WHAT YOU HAVE TO DO: Copy nothing but the lines below running from the line containing "for name, maker" through the line containing "frame = import_model()", both end lines included.

MATERIAL:
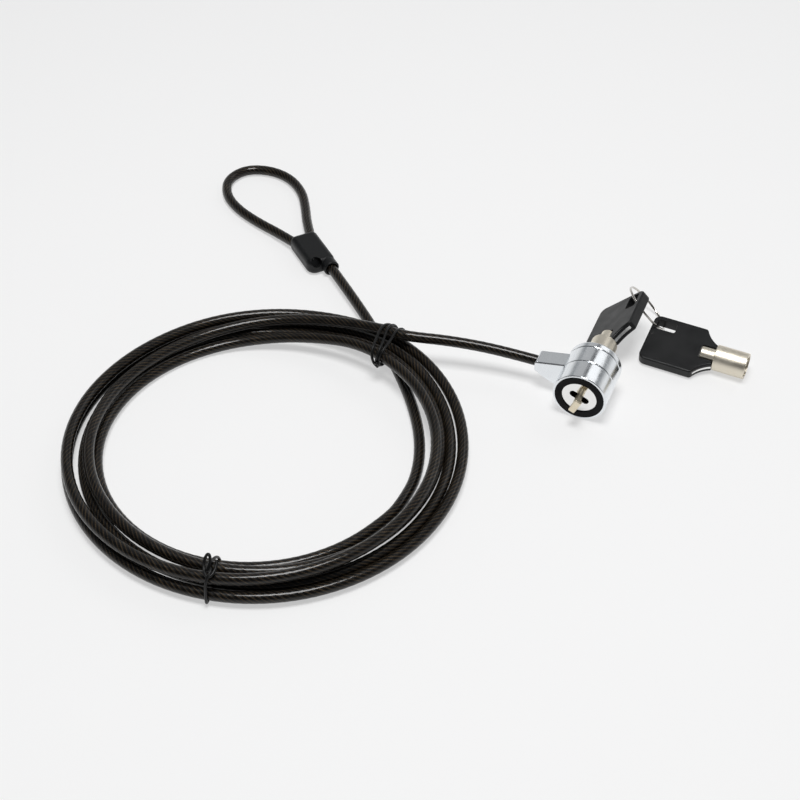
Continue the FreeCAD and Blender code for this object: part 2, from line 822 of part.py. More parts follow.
def make_boot():
    thick = boot_thickness / 2
    start = Vector(boot_length / 2, tail_offset, 0)
    collar = Part.makeCylinder(collar_radius, collar_length - boot_length / 2, start, Vector(1, 0, 0))
    rim = [e for e in collar.Edges if e.Closed and e.BoundBox.XMin > collar_length - 0.01]
    collar = collar.makeFillet(collar_round, rim)
    body = boot_body().fuse(collar).removeSplitter()
    tail_bore = Part.makeCylinder(collar_bore, collar_length, Vector(ferrule_to, tail_offset, 0),
                                  Vector(1, 0, 0))
    body = body.cut(tail_bore).cut(ferrule_block(boot_wall_clear)).cut(leg_cutter(-1)).cut(leg_cutter(1))
    tilt = radians(heel_hole_tilt)
    way = Vector(-cos(tilt), 0, -sin(tilt))
    mouth = Vector(boot_length + heel_hole_out, heel_hole_side, thick + heel_hole_up)
    scoop = Part.makeCylinder(heel_hole_radius, heel_hole_depth, mouth, way)
    return body.cut(scoop)


def ferrule_block(clear):
    half = ferrule_half + clear
    thick = ferrule_thickness / 2 + clear
    round_at = half - thick
    bar = Part.makeBox(ferrule_to - ferrule_from, 2 * round_at, 2 * thick,
                       Vector(ferrule_from, -round_at, -thick))
    for side in (-round_at, round_at):
        end = Part.makeCylinder(thick, ferrule_to - ferrule_from, Vector(ferrule_from, side, 0),
                                Vector(1, 0, 0))
        bar = bar.fuse(end)
    return bar.removeSplitter()


# Wire ties

def bundle_points():
    """Points along the lead and the coil, the lead first."""
    edges, radii = rounded_path(lead_route())
    return sampled(edges + coil_edges()[0], 2.0)[0]


def strands_at(points, angle):
    """Where the strands cross the upright plane at an angle, as radius and height."""
    out = level_heading(angle)
    way = level_heading(angle + 90)
    found = []
    for a, b in zip(points, points[1:]):
        before = (a - coil_centre).dot(way)
        after = (b - coil_centre).dot(way)
        if before < 0 <= after and (a - coil_centre).dot(out) > 0:
            share = -before / (after - before)
            p = a + (b - a) * share
            found.append(((p - coil_centre).dot(out), p.z))
    return found


def hull(points):
    """Convex hull of plane points, anticlockwise."""
    order = sorted(points)
    chains = []
    for run in (order, order[::-1]):
        chain = []
        for p in run:
            while len(chain) > 1 and ((chain[-1][0] - chain[-2][0]) * (p[1] - chain[-2][1])
                                      - (chain[-1][1] - chain[-2][1]) * (p[0] - chain[-2][0])) <= 0:
                chain.pop()
            chain.append(p)
        chains.append(chain[:-1])
    return chains[0] + chains[1]


def belt(strands, clear):
    """Corner points of a wire pulled round the strands, anticlockwise."""
    corners = hull(strands)
    reach = cable_radius + clear + tie_diameter / 2
    count = len(corners)
    points = []
    for i in range(count):
        before, here, after = corners[i - 1], corners[i], corners[(i + 1) % count]
        way_in = atan2(here[1] - before[1], here[0] - before[0]) - pi / 2
        way_out = atan2(after[1] - here[1], after[0] - here[0]) - pi / 2
        turn = (way_out - way_in) % (2 * pi)
        steps = 1 + int(degrees(turn) / tie_turn_step)
        for k in range(steps):
            way = way_in + turn * (k + 0.5) / steps
            far = reach / cos(turn / steps / 2)
            points.append((here[0] + far * cos(way), here[1] + far * sin(way)))
    return points


def tie_point(angle, radius, height, along):
    out = level_heading(angle)
    way = level_heading(angle + 90)
    return coil_centre + out * radius + way * along + Vector(0, 0, height)


def nearest(points, target):
    return min(points, key=lambda p: hypot(p[0] - target[0], p[1] - target[1]))


def wound_belt(angle, turns, pitch, clear, first, fan):
    """Belt points taken round several times, each at its own place along the bundle."""
    points = bundle_points()
    middle = belt(strands_at(points, angle), clear)
    start = middle.index(nearest(middle, first))
    inner = min(middle)[0]
    outer = max(middle)[0]
    count = len(middle)
    route = []
    for k in range(turns * count + 1):
        corner = middle[(start + k) % count]
        spread = 1 + fan * (corner[0] - inner) / (outer - inner)
        along = pitch * spread * (k / count - turns / 2)
        here = angle + degrees(along / corner[0])
        radius, height = nearest(belt(strands_at(points, here), clear), corner)
        route.append(tie_point(here, radius, height, 0))
    return route


def make_tie(name, points):
    edges, radii = rounded_path(points)
    gap = least_gap(edges, tie_diameter, 0.3, 5 * tie_diameter)
    print(name, 'length %.0f' % sum(e.Length for e in edges), 'least radius %.1f' % min(radii),
          'least gap %.2f' % gap)
    return tube_along(edges, tie_diameter)


def back_tie_route():
    angle = back_tie_angle
    inner = min(strands_at(bundle_points(), angle))
    first = (inner[0] - 3, inner[1])
    ring = wound_belt(angle, 3, back_tie_pitch, back_tie_clear, first, back_tie_fan)
    r, z = inner[0] - 3.2, inner[1]
    step = 1.5 * back_tie_pitch
    start = [tie_point(angle, r - 1.6, z - 5.6, -step - 0.6), tie_point(angle, r - 0.6, z - 2.6, -step)]
    end = [tie_point(angle, r - 1.0, z - 1.2, step + 0.6), tie_point(angle, r - 2.2, z - 4.6, step + 1.8)]
    return start + ring[1:-1] + end


def front_tie_route():
    angle = front_tie_angle
    top = max(strands_at(bundle_points(), angle), key=lambda s: s[1])
    first = (top[0] - 1, top[1] + 3)
    ring = wound_belt(angle, 1, front_tie_gap, tie_clear, first, 0)
    r, z = top[0] - 3.2, top[1] + 3.6
    half = front_tie_gap / 2
    lead_in = [tie_point(angle, r - 4.0, z + 1.7, 1.6 - half),
               tie_point(angle, r - 5.4, z + 4.2, 0.2 - half),
               tie_point(angle, r - 3.2, z + 2.6, -1.2 - half),
               tie_point(angle, r + 0.6, z + 1.7, -0.3 - half)]
    lead_out = [tie_point(angle, r - 0.8, z + 0.9, half + 0.4),
                tie_point(angle, r - 3.6, z + 3.2, half + 1.9)]
    return lead_in + ring[1:] + lead_out


pieces = {
    'front_shell': make_front_shell,
    'rubber_pad': make_rubber_pad,
    'face_plate': make_face_plate,
    'lock_barrel': make_lock_barrel,
    'keyway_bush': make_keyway_bush,
    'rear_cap': make_rear_cap,
    'barrel_dowel': make_barrel_dowel,
    'driver_pins': make_driver_pins,
    'pin_springs': make_pin_springs,
    'lock_rotor': make_lock_rotor,
    't_bar_spindle': make_t_bar,
    'spindle_pin': lambda: cross_pin(0),
    'key_pins': make_key_pins,
    'swivel_ring': make_swivel_ring,
    'cable_stop': make_cable_stop,
    'cable_lead': lambda: cord('cable_lead', lead_route(), cable_diameter),
    'cable_coil': make_coil,
    'cable_tail': lambda: cord('cable_tail', tail_route(), cable_diameter),
    'cable_eye': lambda: cord('cable_eye', eye_route(), cable_diameter),
    'eye_ferrule': lambda: placed(ferrule_block(0), boot_frame()),
    'ferrule_boot': lambda: placed(make_boot(), boot_frame()),
    'tie_back': lambda: make_tie('tie_back', back_tie_route()),
    'tie_front': lambda: make_tie('tie_front', front_tie_route()),
    'split_ring': make_split_ring,
}
for name, place in (('key_1', key_1_frame()), ('key_2', key_2_frame())):
    for part, maker in (('tube', make_key_tube), ('plate', make_key_plate), ('bow', make_bow)):
        pieces[name + '_' + part] = lambda maker=maker, place=place: placed(maker(), place)

os.makedirs("parts", exist_ok=True)
for name, maker in pieces.items():
    shape = maker()
    print(name, shape.ShapeType, len(shape.Solids), 'valid', shape.isValid(), 'volume %.2f' % shape.Volume)
    shape.exportStep("parts/" + name + ".step")
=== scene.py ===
import json
from math import cos, pi, radians, sin
import bpy
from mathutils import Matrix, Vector

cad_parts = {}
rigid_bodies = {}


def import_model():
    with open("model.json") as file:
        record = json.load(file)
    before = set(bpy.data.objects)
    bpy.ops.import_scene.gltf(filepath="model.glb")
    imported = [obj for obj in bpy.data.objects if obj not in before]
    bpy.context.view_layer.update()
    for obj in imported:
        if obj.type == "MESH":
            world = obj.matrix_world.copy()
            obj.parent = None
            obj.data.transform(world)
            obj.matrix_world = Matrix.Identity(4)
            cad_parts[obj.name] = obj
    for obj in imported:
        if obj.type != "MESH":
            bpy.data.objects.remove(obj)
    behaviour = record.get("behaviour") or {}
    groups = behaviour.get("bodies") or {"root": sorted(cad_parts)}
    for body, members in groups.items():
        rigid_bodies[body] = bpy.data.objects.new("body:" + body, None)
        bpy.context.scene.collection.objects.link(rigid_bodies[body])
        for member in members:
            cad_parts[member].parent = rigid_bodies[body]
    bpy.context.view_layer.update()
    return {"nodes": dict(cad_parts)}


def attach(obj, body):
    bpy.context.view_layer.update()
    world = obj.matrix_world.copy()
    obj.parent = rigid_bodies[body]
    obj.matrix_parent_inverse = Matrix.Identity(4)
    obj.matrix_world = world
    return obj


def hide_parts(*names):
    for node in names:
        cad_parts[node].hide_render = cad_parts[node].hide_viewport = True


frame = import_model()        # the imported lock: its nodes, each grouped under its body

tableHeight = -10.9      # the table, in mm below the lock's axis


def mm(*values):
    return Vector([v * 0.001 for v in values])


def dropStarter():       # the cube, lamp and camera that Blender opens with
    for thing in list(bpy.data.objects):
        if thing.name in ("Cube", "Light", "Camera"):
            bpy.data.objects.remove(thing)


def addObject(name, data):
    thing = bpy.data.objects.new(name, data)
    bpy.context.scene.collection.objects.link(thing)
    return thing


def plainMesh(maker, name):      # an object's evaluated shape as a mesh of its own
    bpy.context.view_layer.update()
    shape = maker.evaluated_get(bpy.context.evaluated_depsgraph_get())
    mesh = bpy.data.meshes.new_from_object(shape)
    mesh.name = name
    return mesh


dropStarter()
print("camera")
photoView = {"stands": (94.43, -404.11, 394.1), "looks": (-0.27876, 0.66313, -0.69466), "lens": 65.7}


def addCamera(spec):
    data = bpy.data.cameras.new("photoCamera")
    data.lens = spec["lens"]
    data.sensor_width = 36.0
    data.clip_start = 0.01
    camera = addObject("photoCamera", data)
    camera.location = mm(*spec["stands"])
    camera.rotation_euler = Vector(spec["looks"]).to_track_quat("-Z", "Y").to_euler()
    bpy.context.scene.camera = camera


addCamera(photoView)

print("cable routes")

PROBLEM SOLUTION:
for name, maker in pieces.items():
    shape = maker()
    print(name, shape.ShapeType, len(shape.Solids), 'valid', shape.isValid(), 'volume %.2f' % shape.Volume)
    shape.exportStep("parts/" + name + ".step")
=== scene.py ===
import json
from math import cos, pi, radians, sin
import bpy
from mathutils import Matrix, Vector

cad_parts = {}
rigid_bodies = {}


def import_model():
    with open("model.json") as file:
        record = json.load(file)
    before = set(bpy.data.objects)
    bpy.ops.import_scene.gltf(filepath="model.glb")
    imported = [obj for obj in bpy.data.objects if obj not in before]
    bpy.context.view_layer.update()
    for obj in imported:
        if obj.type == "MESH":
            world = obj.matrix_world.copy()
            obj.parent = None
            obj.data.transform(world)
            obj.matrix_world = Matrix.Identity(4)
            cad_parts[obj.name] = obj
    for obj in imported:
        if obj.type != "MESH":
            bpy.data.objects.remove(obj)
    behaviour = record.get("behaviour") or {}
    groups = behaviour.get("bodies") or {"root": sorted(cad_parts)}
    for body, members in groups.items():
        rigid_bodies[body] = bpy.data.objects.new("body:" + body, None)
        bpy.context.scene.collection.objects.link(rigid_bodies[body])
        for member in members:
            cad_parts[member].parent = rigid_bodies[body]
    bpy.context.view_layer.update()
    return {"nodes": dict(cad_parts)}


def attach(obj, body):
    bpy.context.view_layer.update()
    world = obj.matrix_world.copy()
    obj.parent = rigid_bodies[body]
    obj.matrix_parent_inverse = Matrix.Identity(4)
    obj.matrix_world = world
    return obj


def hide_parts(*names):
    for node in names:
        cad_parts[node].hide_render = cad_parts[node].hide_viewport = True


frame = import_model()        # the imported lock: its nodes, each grouped under its body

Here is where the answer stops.